Produser Ronny Mepet mengungkapkan proses produksi berlangsung sekitar 19–20 hari dengan tambahan syuting di New York, Amerika Serikat, demi memberikan sentuhan visual lebih kuat. Dalam kisah asli, kekasih Nia tengah dirawat di Thailand, tetapi Aditya memilih New York untuk menghadirkan nuansa salju dan rasa jarak emosional yang lebih puitis.
Sementara itu, Ruben Onsu sebagai produser menilai kisah Nia merepresentasikan realitas banyak remaja Indonesia—menjadi dewasa terlalu cepat karena keadaan ekonomi. “Nia adalah wajah perjuangan banyak anak muda di negara ini,” ujarnya.
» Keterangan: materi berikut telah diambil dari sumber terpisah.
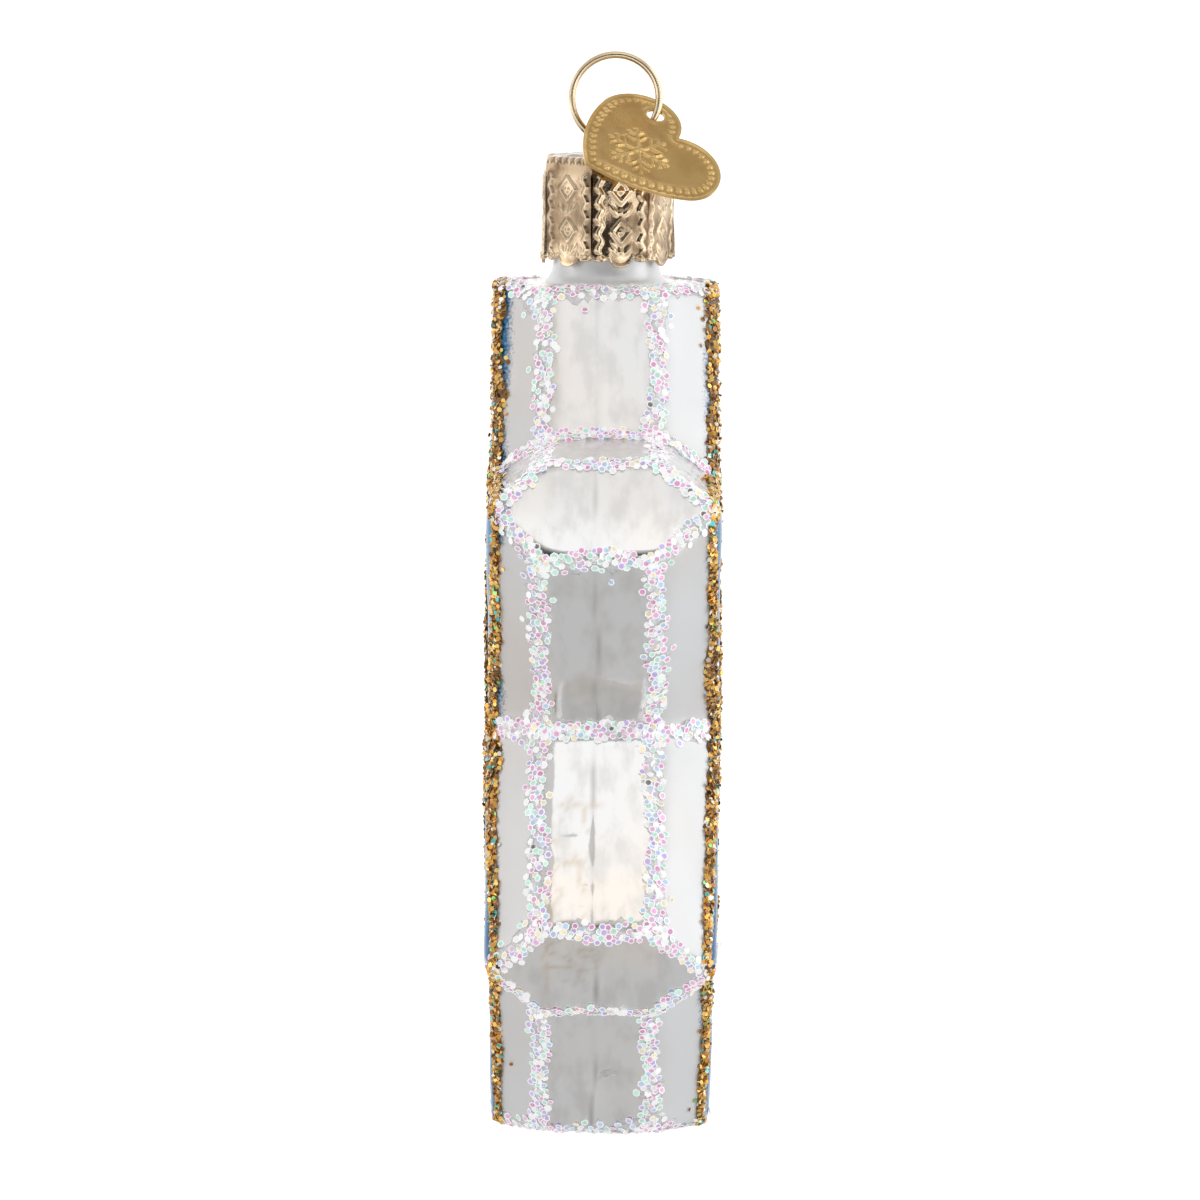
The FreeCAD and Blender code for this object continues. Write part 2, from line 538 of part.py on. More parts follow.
def make_tag():
    """A thin heart of four arcs, two lobes and two flanks, with a hole in one lobe that the loop runs through."""
    body = new_body("heart_tag")
    heart = new_sketch(body, "heart_outline", "XY_Plane")
    half, notch, lobe, flank = (size(f"tag_{word}") for word in ("half", "notch", "lobe", "flank"))
    tip, dip = Vector(0, 0, 0), Vector(0, notch, 0)
    joints = []
    for side in (1, -1):
        # a flank's circle passes through the tip and touches the lobe's circle from outside it
        hub = Vector(side * (half - lobe), notch - math.sqrt(lobe ** 2 - (half - lobe) ** 2), 0)
        along = (flank ** 2 - (flank - lobe) ** 2 + hub.Length ** 2) / (2 * hub.Length)
        across = Vector(-side * hub.y, side * hub.x, 0) / hub.Length
        base = hub / hub.Length * along + across * math.sqrt(flank ** 2 - along ** 2)
        touch = hub + (hub - base) / (hub - base).Length * lobe
        belly = base + ((tip + touch) / 2 - base).normalize() * flank
        heart.addGeometry(Part.Arc(touch, hub + Vector(0, lobe, 0), dip), False)
        heart.addGeometry(Part.Arc(tip, belly, touch), False)
        joints.append(touch)

    def end_near(index, point):
        return 1 if (heart.getPoint(index, 1) - point).Length < (heart.getPoint(index, 2) - point).Length else 2

    for side, first, touch in zip((1, -1), (0, 2), joints):
        heart.addConstraint(Sketcher.Constraint("Tangent", first, end_near(first, touch),
                                                first + 1, end_near(first + 1, touch)))
        hold(heart, "DistanceX", -1, 1, first, 3, value=side * (half - lobe),
             text=f"{side} * ({{tag_half}} - {{tag_lobe}})")
        hold(heart, "Radius", first, value=lobe, text="{tag_lobe}")
        hold(heart, "Radius", first + 1, value=flank, text="{tag_flank}")
    heart.addConstraint(Sketcher.Constraint("Coincident", 0, end_near(0, dip), 2, end_near(2, dip)))
    heart.addConstraint(Sketcher.Constraint("Coincident", 1, end_near(1, tip), 3, end_near(3, tip)))
    heart.addConstraint(Sketcher.Constraint("Coincident", 1, end_near(1, tip), -1, 1))
    hold(heart, "DistanceX", -1, 1, 0, end_near(0, dip), value=0.0, text="0")
    hold(heart, "DistanceY", -1, 1, 0, end_near(0, dip), value=notch, text="{tag_notch}")
    feature(body, "PartDesign::Pad", "heart_sheet", Profile=heart, Length="{tag_sheet}", Midplane=True)
    eye = new_sketch(body, "tag_hole_outline", "XY_Plane")
    draw_circle(eye, (-size("tag_hole_side"), "-{tag_hole_side}"), (size("tag_hole_height"), "{tag_hole_height}"),
                (size("tag_hole") / 2, "{tag_hole} / 2"))
    feature(body, "PartDesign::Pocket", "tag_eye", Profile=eye, Length="2 * {tag_sheet}", Midplane=True)

    # the hole is centred on the wire of the loop, and the tag leans from there
    up = TAG_FRONT.cross(TAG_RIGHT)
    lean = Rotation(TAG_RIGHT, up, TAG_FRONT, "ZXY")
    ring = (size("loop_bore") + size("wire_gauge")) / 2
    angle = math.radians(size("tag_angle"))
    on_wire = Vector(0, ring * math.cos(angle), ring * math.sin(angle) - size("loop_bore") / 2)
    hole = lean.multVec(Vector(-size("tag_hole_side"), size("tag_hole_height"), 0))
    body.Placement = Placement(on_wire - hole, lean)
    return body


# ---------------------------------------------------------------- build, test and write

def main():
    glass, form = make_glass()
    skin = cut("glitter_skin", star_solid("star_glitter", ref("{glitter_depth}")), form)
    pieces = [glass, *make_gold(skin), *make_band_lines(skin), *make_tip_frames(skin),
              *make_valley_lines(skin), make_cap(), make_hanger(), make_tag()]
    doc.recompute()
    faults = [o.Label for o in doc.Objects if {"Invalid", "Error"} & set(o.State)]
    if faults:
        raise RuntimeError(f"these objects failed: {faults}")
    os.makedirs("parts", exist_ok=True)
    for piece in pieces:
        shape = piece.Shape
        if shape.isNull() or not shape.isValid() or not shape.Solids:
            raise RuntimeError(f"{piece.Label} is not a valid solid")
        shape.exportStep(os.path.join("parts", piece.Label + ".step"))
        box = shape.BoundBox
        print(f"{piece.Label:34s} {len(shape.Solids):2d} solids {shape.Volume:10.2f} mm3  "
              f"x {box.XMin:.2f}..{box.XMax:.2f}  y {box.YMin:.2f}..{box.YMax:.2f}  "
              f"z {box.ZMin:.2f}..{box.ZMax:.2f}")


main()
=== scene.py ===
"""The finished looks of the mouth-blown star ornament.

All shapes are worked out in millimetres as whole numpy arrays and put into metres when a mesh is filled.
Star shapes are worked out about the star's centre, with X across a side tip, Y through the thickness
and Z towards the neck.
"""

import math

import bpy
import numpy as np
from mathutils import Matrix, Vector


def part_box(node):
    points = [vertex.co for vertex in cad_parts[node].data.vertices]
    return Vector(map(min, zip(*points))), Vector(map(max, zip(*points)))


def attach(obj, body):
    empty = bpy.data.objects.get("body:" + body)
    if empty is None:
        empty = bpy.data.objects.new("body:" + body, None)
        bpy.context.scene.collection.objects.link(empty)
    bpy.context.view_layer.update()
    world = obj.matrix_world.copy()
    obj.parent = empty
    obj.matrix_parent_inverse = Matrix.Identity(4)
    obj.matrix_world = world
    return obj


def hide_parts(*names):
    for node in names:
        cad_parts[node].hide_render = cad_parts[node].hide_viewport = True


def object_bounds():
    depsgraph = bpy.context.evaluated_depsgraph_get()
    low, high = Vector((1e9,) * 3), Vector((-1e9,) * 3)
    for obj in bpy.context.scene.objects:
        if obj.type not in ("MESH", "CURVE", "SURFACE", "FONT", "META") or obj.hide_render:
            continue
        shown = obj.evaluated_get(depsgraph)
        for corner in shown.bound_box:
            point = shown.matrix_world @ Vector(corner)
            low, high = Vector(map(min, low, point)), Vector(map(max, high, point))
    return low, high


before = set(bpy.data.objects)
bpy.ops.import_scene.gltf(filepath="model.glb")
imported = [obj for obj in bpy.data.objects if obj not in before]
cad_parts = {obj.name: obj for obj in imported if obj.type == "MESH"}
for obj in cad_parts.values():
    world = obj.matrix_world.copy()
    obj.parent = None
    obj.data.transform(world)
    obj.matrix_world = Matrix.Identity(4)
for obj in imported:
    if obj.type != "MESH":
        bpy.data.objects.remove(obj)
CAD_LOW, CAD_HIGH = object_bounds()

MM = 0.001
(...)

Romansa, Harapan, dan Luka yang Menyisakan Pertanyaan
Di tengah gelapnya tragedi, film ini juga menghadirkan sisi lembut kehidupan Nia melalui kisah cintanya dengan seorang pemuda yang sedang berjuang melawan penyakit jantung. Elemen romansa ini bukan sekadar pemanis, melainkan pengingat: Nia pernah bermimpi, mencintai, dan dicintai—sebelum hidupnya direnggut.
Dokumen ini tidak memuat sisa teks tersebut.